Thread A: reads _counter = 5
Thread B: reads _counter = 5
Thread A: writes _counter = 6
Thread B: writes _counter = 6 ← increment lost, expected 7
Imagine a ticket vending machine that tracks how many tickets have been sold across multiple kiosks simultaneously:
public class TicketCounter
{
private int _totalSold = 0;
public void SellTicket()
{
// NOT safe: _totalSold++ is read + increment + write — three steps
// _totalSold++;
// Safe: single atomic CPU instruction, no lock needed
Interlocked.Increment(ref _totalSold);
}
public int GetTotal() => _totalSold;
}Other operations:
Interlocked.Add(ref _totalRevenue, ticketPrice); // atomic +=
// CompareExchange — only update if current value matches expected
// "set to newVal only if it's still expectedVal right now"
Interlocked.CompareExchange(ref _status, newVal: 1, comparand: 0);vs lock: lock can protect any number of statements. Interlocked only works on a single variable — but when that's all you need, it's significantly faster because no thread ever blocks.

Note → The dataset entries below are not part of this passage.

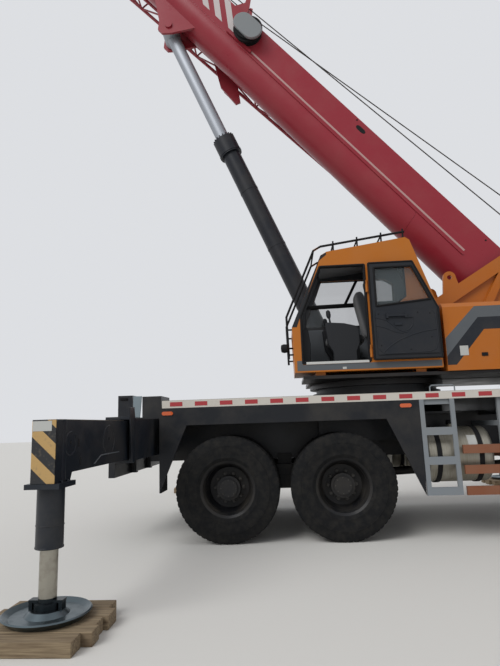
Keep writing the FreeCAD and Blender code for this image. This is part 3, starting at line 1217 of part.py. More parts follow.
def lift_points():
    eye = on_boom(LIFT_EYE_ALONG, LIFT_EYE_BELOW)
    dx, dz = eye[0] - LIFT_FOOT[0], eye[1] - LIFT_FOOT[1]
    length = math.hypot(dx, dz)
    return eye, (dx / length, dz / length), length


def lift_at(distance):
    _, (ux, uz), _ = lift_points()
    return (LIFT_FOOT[0] + ux * distance, 0, LIFT_FOOT[1] + uz * distance)


def lift_barrel():
    """Barrel with its foot eye and the wider gland at its mouth."""
    x, z = LIFT_FOOT
    foot = rod((x, -245, z), (x, 245, z), 170)
    tube = rod(lift_at(100), lift_at(LIFT_BARREL_LENGTH - LIFT_GLAND_LONG), LIFT_BARREL_R)
    gland = rod(lift_at(LIFT_BARREL_LENGTH - LIFT_GLAND_LONG), lift_at(LIFT_BARREL_LENGTH), LIFT_GLAND_R)
    bore = rod(lift_at(195), lift_at(LIFT_BARREL_LENGTH + 5), LIFT_ROD_R + FIT_GAP)
    pin = rod((x, -252, z), (x, 252, z), LIFT_PIN_R)
    return fused([foot, tube, gland, pin]).cut(bore)


def lift_rod():
    """Chromed rod with its eye round the boom's pin."""
    eye, _, length = lift_points()
    shaft = rod(lift_at(length - LIFT_ROD_LENGTH), lift_at(length - 60), LIFT_ROD_R)
    head = rod((eye[0], -LIFT_GLAND_R, eye[1]), (eye[0], LIFT_GLAND_R, eye[1]), LIFT_EYE_R)
    bore = rod((eye[0], -LIFT_GLAND_R - 5, eye[1]), (eye[0], LIFT_GLAND_R + 5, eye[1]),
               LIFT_PIN_R + FIT_GAP)
    return fused([shaft, head]).cut(bore)


# Every node by its name

def add_pair(made, kind, number, left):
    made[f"{kind}_{number}_left"] = left
    made[f"{kind}_{number}_right"] = mirrored(left)


def nodes():
    made = {
        "chassis_frame": fused([chassis_frame(), rear_bumper()] + valve_boxes()),
        "deck": deck(),
        "driver_cab": driver_cab(),
        "driver_cab_glass": driver_glass(),
        "driver_cab_interior": driver_interior(),
        "driveline": driveline(),
        "fuel_tanks": fuel_tanks(),
        "side_steps": side_steps(),
        "lamps": lamps(),
        "timber_mats": timber_mats(),
        "turntable_frame": turntable_frame(),
        "machinery_hoods": machinery_hoods(),
        "counterweight": counterweight(),
        "winches": winches(),
        "operator_cab": operator_cab(),
        "operator_cab_glass": operator_glass(),
        "operator_cab_interior": operator_interior(),
        "operator_door": operator_door(),
        "boom_base": boom_base(),
        "stowed_jib": stowed_jib(),
        "hook_block": hook_block(),
        "lift_barrel": lift_barrel(),
        "lift_rod": lift_rod(),
    }
    for level in range(1, SECTION_COUNT):
        made[f"boom_section_{level + 1}"] = telescope(level)
    for number, x in enumerate(STEER_AXLES_X, 1):
        add_pair(made, "knuckle", number, knuckle(x))
        add_pair(made, "tyre", number, tyre(x, FRONT_WHEEL_Y))
        add_pair(made, "rim", number, front_rim(x))
    for number, x in enumerate(DRIVE_AXLES_X, len(STEER_AXLES_X) + 1):
        add_pair(made, "tyre", number, twin_tyres(x))
        add_pair(made, "rim", number, rear_rims(x))
    made["driver_door_left"] = driver_door()
    made["driver_door_right"] = mirrored(made["driver_door_left"])
    for end, side in OUTRIGGER_X:
        made[f"outrigger_stage1_{end}_{side}"] = stage1(end, side)
        made[f"outrigger_stage2_{end}_{side}"] = stage2(end, side)
        made[f"outrigger_jack_{end}_{side}"] = jack_foot(end, side)
    return made


def main():
    os.makedirs("parts", exist_ok=True)
    for name, shape in nodes().items():
        solids = shape.Solids
        shape = solids[0] if len(solids) == 1 else Part.Compound(solids)
        shape.translate(Vector(MODEL_SHIFT_X, 0, 0))
        if not shape.isValid():
            print("not valid:", name)
        shape.exportStep(f"parts/{name}.step")
        print(f"{name}: {len(solids)} solids, {shape.Volume / 1e9:.4f} m3, {len(shape.Faces)} faces")


if __name__ == "__main__":
    main()
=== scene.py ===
import json
import math

import bmesh
import bpy
from mathutils import Matrix, Vector


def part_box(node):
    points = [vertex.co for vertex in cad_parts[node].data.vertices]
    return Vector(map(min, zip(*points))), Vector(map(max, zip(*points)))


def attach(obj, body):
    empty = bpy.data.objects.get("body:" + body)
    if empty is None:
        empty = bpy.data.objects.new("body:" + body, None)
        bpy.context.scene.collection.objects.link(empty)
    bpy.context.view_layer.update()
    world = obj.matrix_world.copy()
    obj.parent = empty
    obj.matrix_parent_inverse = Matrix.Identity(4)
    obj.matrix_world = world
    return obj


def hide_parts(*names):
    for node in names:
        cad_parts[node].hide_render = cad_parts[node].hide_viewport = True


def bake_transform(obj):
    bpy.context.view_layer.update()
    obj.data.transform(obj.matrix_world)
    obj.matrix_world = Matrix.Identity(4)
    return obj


# A four-axle truck crane on its outriggers, with the boom raised over its rear. Lengths
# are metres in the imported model's frame: +X the carrier's front, +Y its left, +Z up.
# The crane is laid out from its slewing axis and its foot pin, read from the joints.
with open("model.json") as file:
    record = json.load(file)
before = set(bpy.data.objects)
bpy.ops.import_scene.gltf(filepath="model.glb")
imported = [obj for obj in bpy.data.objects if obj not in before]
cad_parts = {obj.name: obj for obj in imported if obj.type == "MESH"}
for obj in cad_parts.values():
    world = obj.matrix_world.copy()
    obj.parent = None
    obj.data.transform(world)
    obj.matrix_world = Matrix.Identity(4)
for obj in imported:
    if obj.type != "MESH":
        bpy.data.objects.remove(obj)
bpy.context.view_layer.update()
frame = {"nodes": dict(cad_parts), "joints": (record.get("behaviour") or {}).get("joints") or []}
joint_at = {joint["name"]: Vector(joint["pos_m"])
            for joint in frame["joints"] if "pos_m" in joint}
slew = joint_at["slew"]


def from_slew(x, y, z):
    return Vector((slew.x + x, y, z))


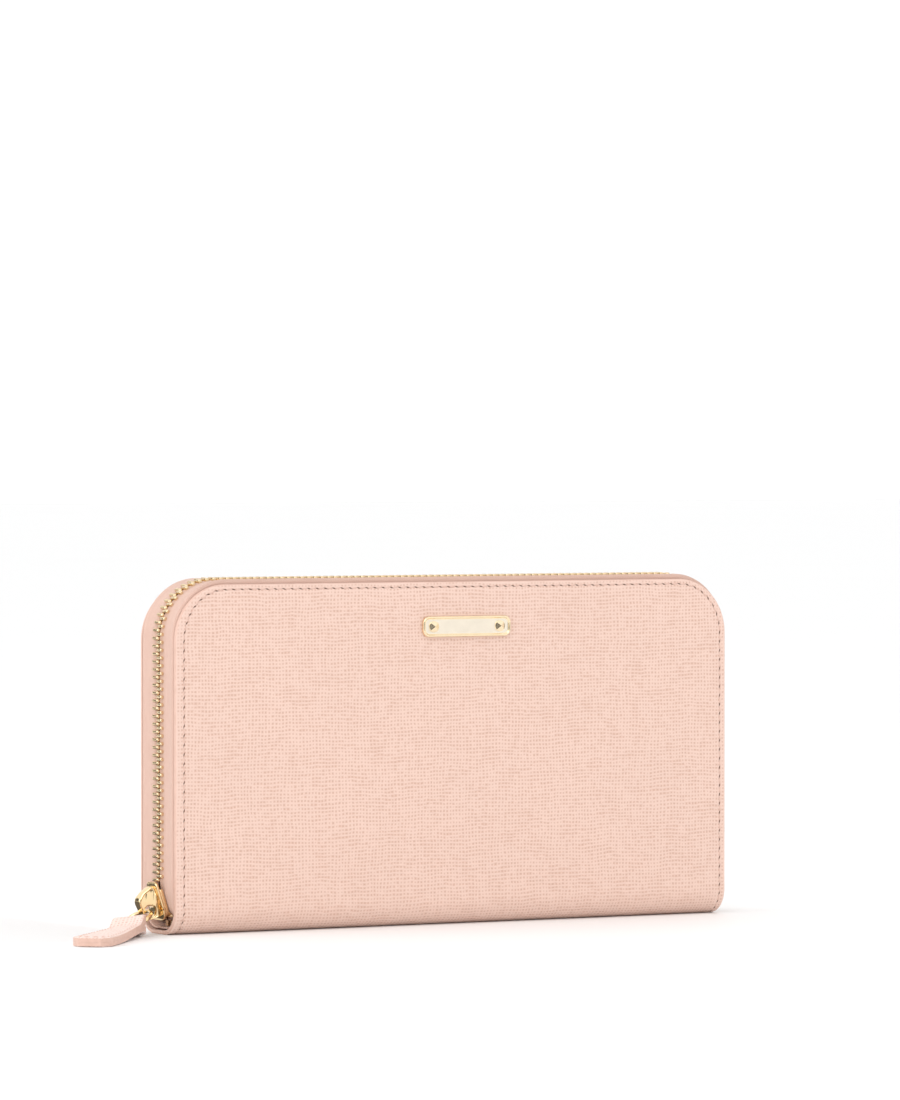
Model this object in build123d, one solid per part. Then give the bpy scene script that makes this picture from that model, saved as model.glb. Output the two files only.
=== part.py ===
from build123d import *
import math
import os

# Zip-around continental wallet, closed and standing on its spine.
# X is the width, -Y the front cover, Z up; the origin is the middle of the spine's resting face.
# All lengths are millimetres and all angles degrees.

# Overall size
WIDTH = 195.0
HEIGHT = 105.0
DEPTH = 22.5
CORNER_R = 17.0
BEND_R = 8.0

# Layers of a cover, from the outside in
LEATHER = 1.2
BOARD = 0.5
LINING = 0.4
HALF_W = WIDTH / 2
OUTER_Y = DEPTH / 2
BOARD_Y = OUTER_Y - LEATHER
LINING_Y = BOARD_Y - BOARD
INNER_Y = LINING_Y - LINING
BEND_Y = OUTER_Y - BEND_R
BOARD_INSET = 7.5
LINING_INSET = 1.0
SPINE_BOARD_HALF_Y = 3.0

# Main zip: woven tape with a metal chain
TAPE = 0.5
TAPE_PROUD_TOP = 0.85
TAPE_HALF_W = HALF_W - 0.25
TAPE_TOP = HEIGHT + TAPE_PROUD_TOP + TAPE / 2
TAPE_CORNER_R = CORNER_R + 0.6
TAPE_FLANGE = 6.9
TAPE_BOTTOM = 9.0
TAPE_EDGE_Y = 1.6
TOOTH_PITCH = 2.34
TOOTH_LENGTH = 1.0
TOOTH_HALF_HEIGHT = 1.1
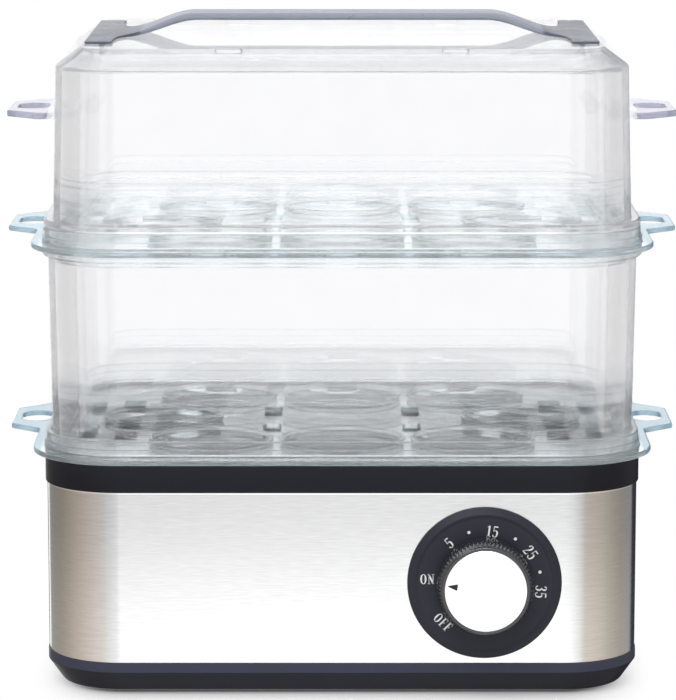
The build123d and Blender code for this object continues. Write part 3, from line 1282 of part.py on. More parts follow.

When to use: Simple counters, flags, or CAS loops. Far cheaper than lock for single-variable updates.
| Scenario | Use |
|---|---|
| Claim one item atomically (queue) | ConcurrentQueue<T>.TryDequeue |
| Shared lookup / cache | ConcurrentDictionary<K,V> |
| Producer/consumer with backpressure | BlockingCollection<T> or System.Threading.Channels |
| Multi-step read-then-write atomicity | lock |
| Many readers, rare writers | ReaderWriterLockSlim |
| Limit concurrent access count | SemaphoreSlim |
| Simple counter / flag | Interlocked |
| Thread-local pool, same thread adds+removes | ConcurrentBag<T> |
The parking lot uses two layers rather than relying on one:
Layer 1 — Strategy (ConcurrentQueue.TryDequeue)
Primary race guard. Atomic dequeue means two threads never get the same spot.
No explicit lock needed here.
Layer 2 — ParkingFloorService (per-spot lock)
Defensive fallback. Re-checks isOccupied before committing to the repository.
Guards against state drift (crash recovery, manual edits) not covered by Layer 1.
This is a common pattern: use the data structure's atomicity for the fast path, add explicit locking only at the commit boundary as a safety net.